- Born: May 29, 1979 (age 47) Philadelphia, Pennsylvania, United States
- Occupations: Actor, writer, producer, comedian
- Years active: 2001–present
- Notable work: Love You, Mean It with Whitney Cummings, Chelsea Lately, Guy Code
- Website: http://www.julianmccullough.com/

= Julian McCullough =

American actor, writer and comedian

Julian McCullough (born May 29, 1979) is an American actor, writer, producer, and comedian best known for his appearances on Love You, Mean It with Whitney Cummings, Chelsea Lately, and Guy Code.

==Early life==
McCullough was born in Philadelphia, Pennsylvania in 1979. He later moved to New Jersey and attended Moorestown High School. He initially attended college in California before attending Rutgers University, where he majored in English. After graduating from college in 2001, McCullough moved to Brooklyn, New York where he began to pursue a career in comedy.

==Career==

===Comedy===
In 2007, McCullough participated in the Just for Laughs comedy festival in Montreal, Quebec, Canada and appeared on an episode of the Comedy Central television series Live at Gotham hosted by Robert Schimmel. McCullough has performed at the Comedy Cellar, Carolines on Broadway, and Stand Up New York.

McCullough has appeared as a guest comic on several television shows, including Comedy Central Presents, Late Night with Jimmy Fallon, Funny as Hell, Larry King Now, Conan, All Growz Up with Melinda Hill, the NPR series This American Life, and the MTV series Money From Strangers. He was a contributor to the MTV2 program Guy Code during its first two seasons in 2011 and 2012. He has been a frequent round table guest on the E! series Chelsea Lately since 2012, and was the sidekick to Whitney Cummings on the short-lived talk show Love You, Mean It with Whitney Cummings in 2012 to 2013.

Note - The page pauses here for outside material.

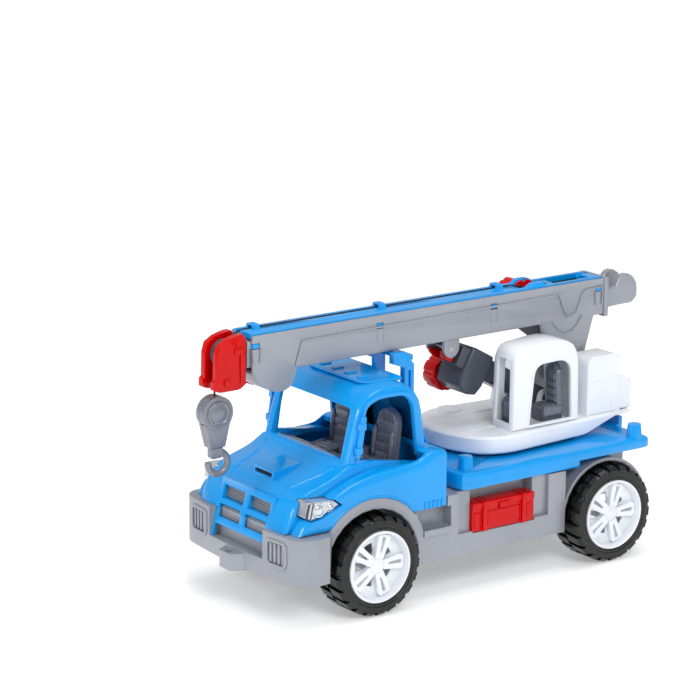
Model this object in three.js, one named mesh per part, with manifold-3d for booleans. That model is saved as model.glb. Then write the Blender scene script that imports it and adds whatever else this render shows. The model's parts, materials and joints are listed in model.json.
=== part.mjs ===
// Toy mobile crane: a truck with a slewing turntable and a telescopic boom.
// Millimetres, +X forward, +Y to the truck's left, +Z up, tyres on z = 0.
// Inside this file x = 0 is the rear axle; the last lines centre the whole toy.
import * as THREE from 'three';
import { mergeVertices } from 'three/addons/utils/BufferGeometryUtils.js';
import Module from 'manifold-3d';

const wasm = await Module();
wasm.setup();

// ---------------------------------------------------------------- dimensions
const GAP = 0.3; // clearance between pieces that rest on each other

// running gear
const WHEELBASE = 280;
const TYRE_R = 47.5;
const TYRE_OUT = 97.4; // outer face of a tyre, from the centre plane
const TYRE_IN = 58;
const RIM_R = 34.2;
const RIM_OUT = 98.4;
const AXLE_R = 2.5;
const AXLE_HALF = 87;

// chassis
const BODY_HALF = 82;
const SKIRT_HALF = 84;
const CHASSIS_BOTTOM = 36;
const BUMPER_BOTTOM = 42;
const BUMPER_TOP = 86;
const BUMPER_X = 375;
const BUMPER_HALF = 96.5;
const ARCH_R = 52;
const ARCH_BAND_R = 62;
const ARCH_SIDES = 28;
const WHEELHOUSE_Y = 50;
const MID_TOP = 96.7;

// deck
const DECK = { x0: -56, x1: 177, half: 84, z0: 97, z1: 114, rearZ0: 104 };

// turntable
const SLEW_X = 45;
const PLATE = { z0: 117, z1: 134, half: 62 };
const LUFF = { x: -8, z: 166 }; // boom foot pin
const JACK = { x: 24, z: 150 }; // jack foot pin
const LUG = { x: 137, z: 214 }; // jack head pin, on the boom
const PIN_R = 3;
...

McCullough has also hosted three specials on VH1 and has hosted the series Very Funny News on TBS alongside Rachel Perry.

In 2018, McCullough hosted Discovery Channel's Shark After Dark, a live, late-night aftershow for the network’s iconic Shark Week.

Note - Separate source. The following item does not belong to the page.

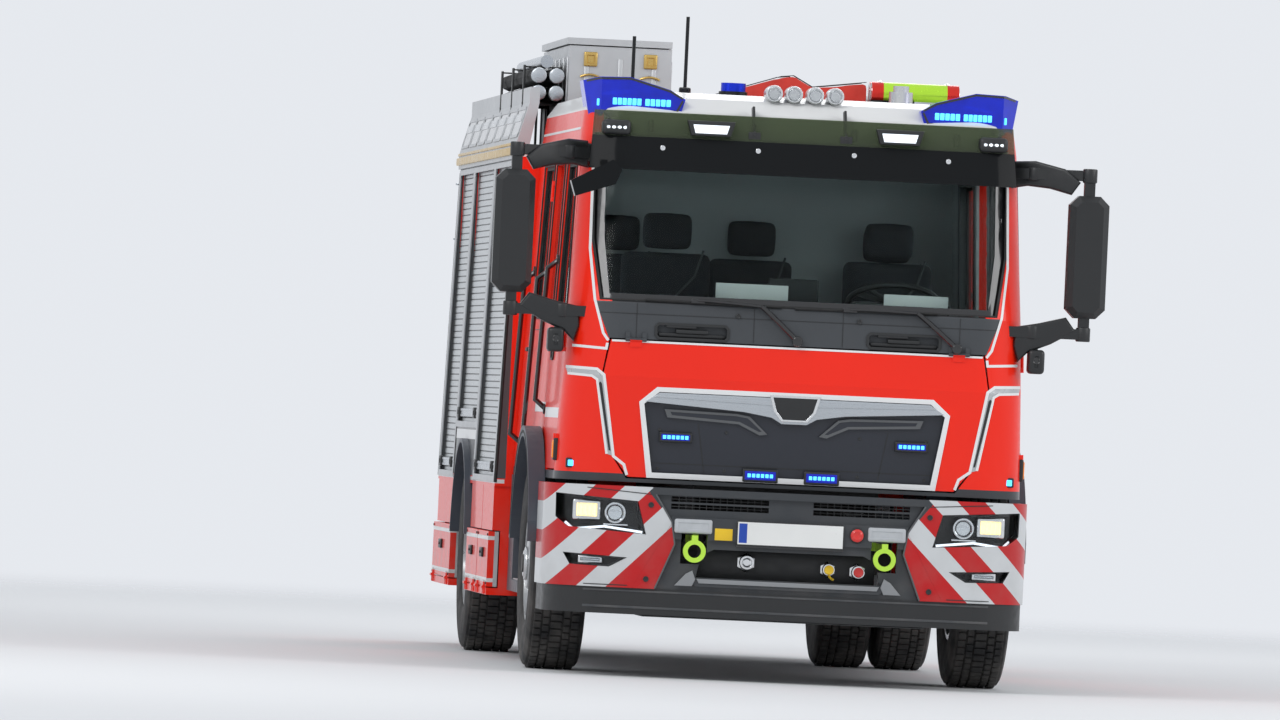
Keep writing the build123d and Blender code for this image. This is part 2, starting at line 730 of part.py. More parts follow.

In 2024, he served as host and opener for comedian Nate Bargatze's "Be Funny" Tour.

Appears on Nate Bargatze's "Greatest Average American" game show on Hulu.

===Acting===
McCullough guest-starred on the IFC series Z Rock in 2009. He also starred in his self-produced TV movie Supermodel Moving Company in 2010. He appeared as Nick on an episode of Whitney in 2012.